Von markus schäflein

Um den Dauerprozess des Klägers Helmut Kirmaier gegen den TSV 1860 München ist es zuletzt etwas ruhiger geworden. Was nicht bedeutet, dass er im Hintergrund nicht weiterlaufen würde; er wird immer komplizierter. Zunächst das Banale: Wenig überraschend ist Kirmaiers Anwalt Heinz Veauthier, für den noch immer Dieter Schneider Präsident des TSV ist und alles danach Geschehene rechtswidrig war, auch diesmal der Meinung, dass die Mitgliederversammlung am Sonntag ungültig ist: "Eine Mitgliederversammlung als Vereinsorgan existiert nach der gültigen Satzung nicht." Und er empfiehlt daher nicht nur den Mitgliedern, von einem Besuch abzusehen, sondern auch den designierten neuen Präsidiumsmitgliedern: "Wer für dieses Amt kandidiert, sollte erkennen, dass ihm hier eine Falle gestellt wird und dass er möglicherweise für alles, was vorher war, mithaftet."
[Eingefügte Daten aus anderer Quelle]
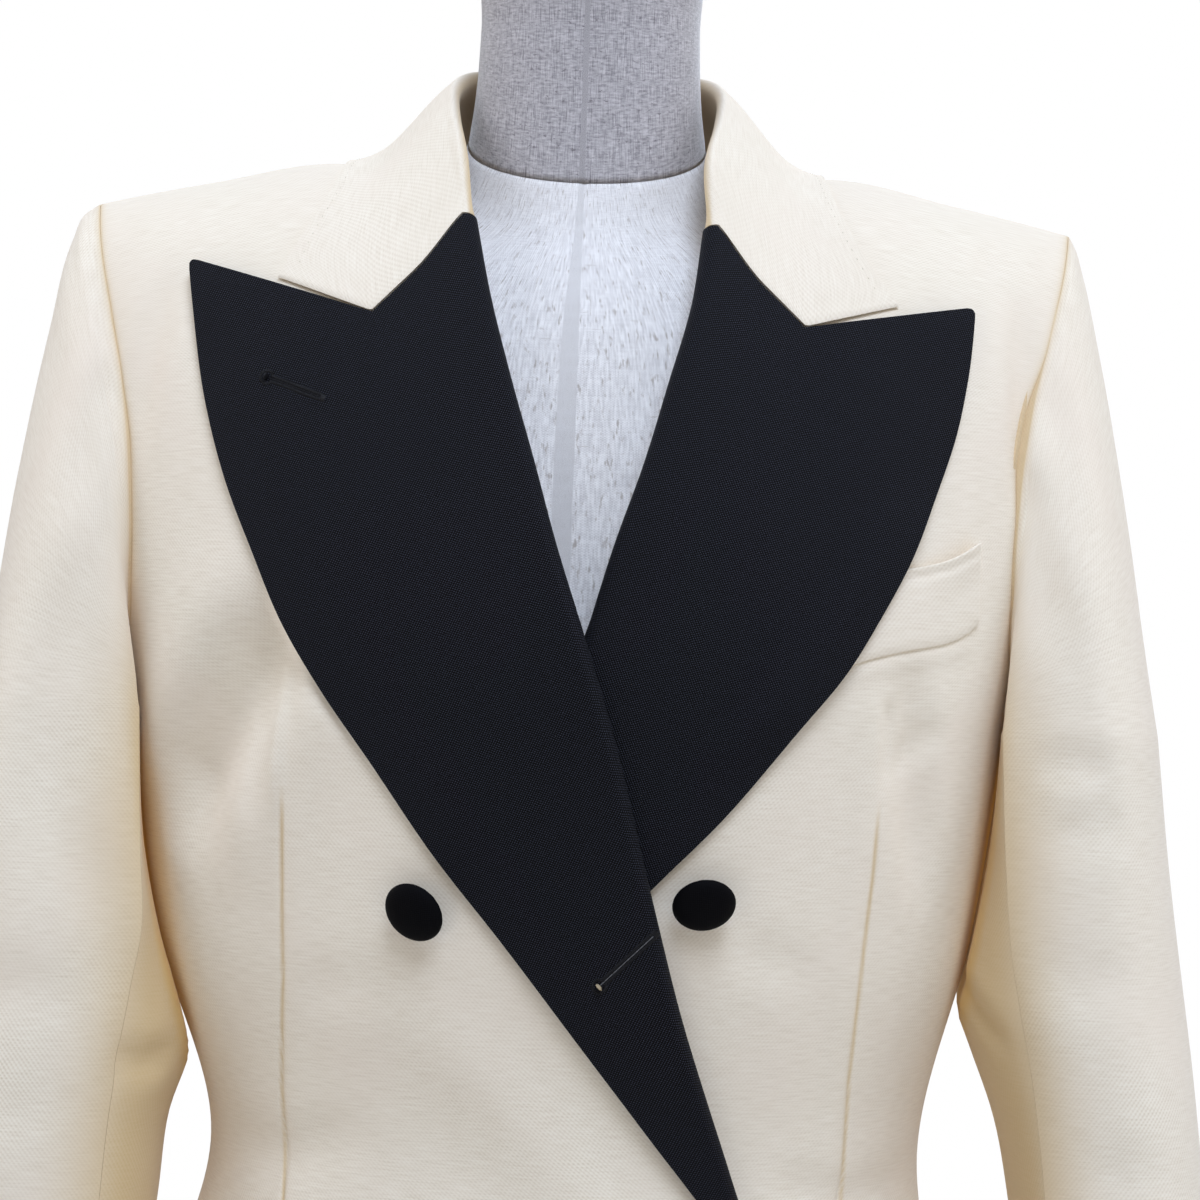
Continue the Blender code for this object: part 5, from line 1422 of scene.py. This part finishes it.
def sew_buttonhole(name, eyelet, end, lapel, behind, slit):
    """A keyhole buttonhole worked in thread, and slivers in its eyelet and its slit painted with the shade
    of what is seen through them.
    """
    starts, ends = keyhole(eyelet, end)
    start_points, out = on_piece(lapel, starts)
    piece = stitches(name, start_points, on_piece(lapel, ends)[0], out, STITCH_RADIUS)
    finish_piece(piece, BLACK_THREAD_AND_SHADOW, "black_cloth")
    share = np.linspace(0, SLIT_SHARE, SLIT_PARTS + 1)[:, None]
    line, out = on_piece(lapel, blend(np.array(eyelet), np.array(end), share))
    steps = np.diff(line, axis=0)
    piece = stitches(name + "_opening", line[:-1], line[1:] + steps * SLIT_OVERLAP, out[:-1], SLIT * 1.2)
    finish_piece(piece, slit, "cream_cloth")
    middle = line[:1] + steps[0] * 0.2
    piece = stitches(name + "_eyelet", middle - steps[:1] * 0.6, middle, out[:1], EYELET * 0.9)
    finish_piece(piece, behind, "cream_cloth")


def sew_along(name, line, out):
    """Prick stitches along a line of points on the cloth."""
    along = reached(line)
    at = np.arange(PICK_GAP, along[-1] - PICK_GAP, PICK_GAP)
    starts, ends = [along_corners(where, along, line) for where in (at, at + PICK_LENGTH)]
    piece = stitches(name, starts, ends, unit(along_corners(at, along, out)), PICK_RADIUS)
    finish_piece(piece, CREAM_THREAD, "cream_cloth")


def sew():
    lapel = bpy.data.objects["lapel_right_cloth"]
    # the upper buttonhole's eyelet and slit are black painted shadow; the lower one's eyelet is a tan
    # painted shade of the cream cloth beneath, and its slit a dark grey painted shadow
    sew_buttonhole("buttonhole_upper", *HOLE_UPPER, lapel, BLACK_THREAD_AND_SHADOW, BLACK_THREAD_AND_SHADOW)
    sew_buttonhole("buttonhole_lower", *HOLE_LOWER, lapel, EYELET_PAINTED_SHADE, SLIT_PAINTED_SHADOW)
    face, inward, _ = collar_shape()
    ends = slice(PICK_ENDS, -PICK_ENDS)
    sew_along("collar_stitches", face[ends, -PICK_COLUMN], -inward[ends, -PICK_COLUMN])


# ---------------------------------------------------------------- dress form

def form_shape(table):
    """Rings of points up the dress form, and where they lie on its linen."""
    heights = column(table, 1)
    height = np.concatenate([np.linspace(low, high, FORM_STEPS, endpoint=False)
                             for low, high in zip(heights, heights[1:])] + [heights[-1:]])
    half, ahead, behind, tilt = [read(table, index, height)[:, None] for index in (2, 3, 4, 5)]
    turn = np.arange(FORM_SIDES) * 2 * np.pi / FORM_SIDES
    depth = np.where(np.cos(turn) > 0, ahead, behind)
    x = half * squared(np.sin(turn), 2 / FORM_ROUNDNESS)
    y = -depth * squared(np.cos(turn), 2 / FORM_ROUNDNESS)
    rings = np.stack([x, y, height[:, None] + tilt * y], -1)
    flat = np.stack(np.broadcast_arrays(turn * FORM_GIRTH, height[:, None]), -1)
    return rings, flat.reshape(-1, 2)


def dress_form():
    for name, table, material, slot in (
            ("form_torso", FORM, LINEN, "linen"), ("form_neck", NECK, NECK_LINEN, "neck_linen")):
        rings, flat = form_shape(table)
        if name == "form_torso":
            seam = FORM_SEAM_DEPTH * np.exp(-(rings[..., 0] / FORM_SEAM_WIDTH) ** 2)
            rings[..., 1] += seam * (rings[..., 1] < 0)
        piece = closed_mesh(name + "_linen", rings, tube_faces(*rings.shape[:2]), flat)
        finish_piece(piece, material, slot, name)


# ---------------------------------------------------------------- materials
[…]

"Wir haben es nicht mit Richtern zu tun, sondern Verbrechern."

Nun werden sich weder die Mitglieder noch die Präsidiumskandidaten davon abhalten lassen, die Versammlung durchzuführen, so dass dann schon wieder die nächste Klage droht. Dabei gibt es schon genügend Handlungsstränge, und sie sind immer schwerer zu entwirren. Es geht unter anderem um eine Strafanzeige gegen den Rechtspfleger am Registergericht wegen der Einsetzung eines Notvorstands, eine verzögerte Klagezustellung - und vor allem darum, dass das Landgericht zuletzt am 9. Juni 2015 mal wieder Gerhard Mayrhofer und seine Kollegen als Vertreter des Vereins einlud und nicht Dieter Schneider und seine Vizes. Kirmaiers Klage ging allerdings an den TSV, vertreten durch Schneider. "Somit ist Dieter Schneider wieder nicht in den Genuss gekommen, an dem Prozess teilzunehmen. Das Gericht darf das Rubrum (Urteilskopf, der die Parteien und ihre gesetzlichen Vertreter benennt, d. Red.) aber nicht zum Nachteil des Klägers ändern", sagt Veauthier und verweist auf Paragraf 253 der Zivilprozessordnung. "Der Vorsitzende Richter Dr. Baumann hat es gefälscht. Wir haben es nicht mehr mit Richtern, sondern mit Verbrechern zu tun." Der Richter teilte die Auffassung des TSV, dass es sich um eine so genannte "doppelrelevante Tatsache" handele und Mayrhofer zu Recht genannt wurde.

Kirmaier hat eine Verfassungsbeschwerde "gegen den Beschluss, mit der die Berichtigung des Rubrums abgelehnt wurde", eingereicht. Sie solle "diesen Prozess endlich aus der Verfilzung der bayerischen Justiz mit dem TSV 1860 herausholen", wie Veauthier sagt: "Der rechtlich einwandfreie Weg wird unübersehbar von bestimmten Kreisen in der bayerischen Justiz gemieden." Der Anwalt erwartet, dass das Bundesverfassungsgericht die Beschwerde annimmt; sie stütze sich auf eine Entscheidung des Gerichts aus dem Jahr 2013, als ein Fall wegen eines falschen Rubrums ans Landgericht Köln zurückverwiesen wurde. Mit einer Entscheidung darüber ist frühestens in einem halben Jahr zu rechnen. In einem zweiten Verfahren reicht Kirmaier eine weitere Verfassungsbeschwerde ein; hier geht es um die Ablehnung von Richtern am Oberlandesgericht wegen Befangenheit. Zudem will sich Veauthier an das Bundesjustizministerium wenden.